Information should be, in the CBIC’s own words:
- Comparable: The data is reported according to a standardised template
- Comprehensive: The template aims to provide European comparability and not only national
- Continued: The data must be reported and updated on a regular basis
- Coordinated: The template is the result of compromise between investor needs, discussions with issuers representatives to ensure the data is easily available
- Circumstantial: The template recognises differences between jurisdictions and holds a key concept list for each jurisdiction to explain their own specificities
- Conceptional: Investors are able to understand and readily use the reported data presented on a stratified basis
- Cost-free/easily available: Free data access via a dedicated platform (links to data)
Setting out the structure and content of the CBIC transparency template, Denger said that not many changes were made following the consultation, and that this was a positive aspect, but that certain amendments were made, such as adding data fields to capture the percentage of assets an issuer has pledged to central banks and whether or not there is “a legal possibility to redeem the covered bond before its legal and final maturity” – a question that Denger said often arises when it comes to soft bullets.
The template, released yesterday (Monday) can be found by clicking here.
As previously communicated by the investor group, Denger said that its transparency template does not seek to duplicate the work carried out by credit analysts or rating agencies, that it should not require issuers to set up cost intensive new systems for reporting data, and that blanks are acceptable.
“It’s absolutely fine with us,” he said. “It’s a template to be used by all issuers in various countries. If you cannot or do not want to fill in every field just leave blanks.
“Feel free to explain why you leave it free and then we as an investor know why you are not reporting it. It is not by definition a negative think, there’s no scoring.”
He said the CBIC appreciated that “there are limits to transparency” but felt a “good compromise” had been reached.
The CBIC’s work could also help inform national associations’ efforts to develop and/or update national transparency templates, also in the context of the European Covered Bond Council’s label initiative, according to Denger.
“National templates with the ECBC label, I think there is a connection,” he said. “Therefore I think it is important to not go for an easy solution within the national template.”
National associations should take national transparency templates seriously, he suggested, as the market perception of the ECBC label will also, at least in a second or third step, depend on the quality of data disclosure.
The possible alignment of the CBIC and ECBC initiatives was later welcomed as a long term aim by Michel Stubbe, head of the financial operations service division at the European Central Bank but speaking in a personal capacity, during a panel discussion on the investor group’s transparency standards.

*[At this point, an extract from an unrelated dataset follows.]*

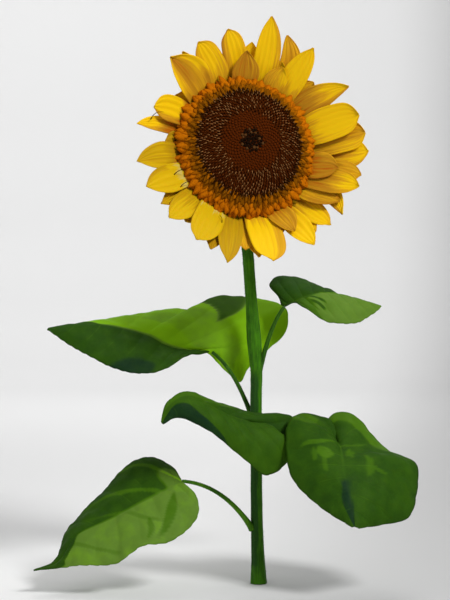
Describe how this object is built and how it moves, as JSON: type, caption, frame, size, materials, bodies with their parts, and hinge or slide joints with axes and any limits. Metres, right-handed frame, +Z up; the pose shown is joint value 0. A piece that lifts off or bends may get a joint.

He spoke of a “roadmap” that should include increasing convergence and standardisation of national templates, and said that alignment of the CBIC and ECBC initiatives would be a “sensible” aim, although national templates are unavoidable at this stage.
The former represents “one of the answers to the consequences of the crisis” in that it addresses the regaining of investors’ confidence and is also useful for the ECB as a collateral-taker, he said.
The CBIC initiative was welcomed by other panellists, with Jens Tolckmitt, chief executive of the Association of German Pfandbrief Banks (vdp), and Stein Sjølie, senior advisor, Finance Norway (FNO), outlining how it relates to transparency work within their respective jurisdictions, and Luca Bertalot, head of the ECBC, explaining how the investor initiative is helping inform national efforts in the context of the transparency element of the ECBC label convention.
The aim is to have national templates ready as soon as possible, said Bertalot, and for these to be operative in the fourth quarter. There are limits to standardisation, he suggested, given that covered bonds, despite being a simple product, are rooted in countries’ mortgage and legal systems and cultures, with the ECBC’s transparency efforts aimed at providing a platform for national templates to raise such specificities.
But market participants’ focus on improving transparency could be somewhat akin to tilting at windmills, according to a conference delegate, who said that a “gratuitous standardisation of things that mean different things in different countries” could potentially lead to a false sense of security, and that many covered bond downgrades, for example, are not driven by deterioration of cover pool assets but by senior unsecured or sovereign cuts.
Claus Tofte Nielsen, head of position management allocation strategies, Norges Bank Investment Management, and chairman of the CBIC, said that the CBIC had clearly decided against pushing for a European standard in favour of allowing explanation of definitions and concepts at a national level, with standardisation something to be pursued after getting “facts on the table”.
Others noted the benefits of grassroots transparency initiatives as opposed to transparency standards imposed from above by a “Big Brother”, with the vdp’s Tolckmitt noting the important contribution transparency can make toward making investors and therefore issuers less dependent on rating agencies. This was a goal that informed the vdp’s Pfandbrief transparency efforts, going back to 2004, and one that has largely been achieved, he said.
FNO’s Sjølie said that the CBIC’s bottom-up approach to its transparency push was part of the initiative’s success, and in relation to rating actions questioned as “puzzling” a tradition of granting rating agencies discretionary information.
“Transparency is about everyone having access to information,” he said.
And the ECB’s Stubbe also warned of the dangers of a lack of information, saying that it is the absence thereof that gives a false sense of security, with improved availability of information supporting due diligence and a better assessment of risk to provide a more genuine sense of security.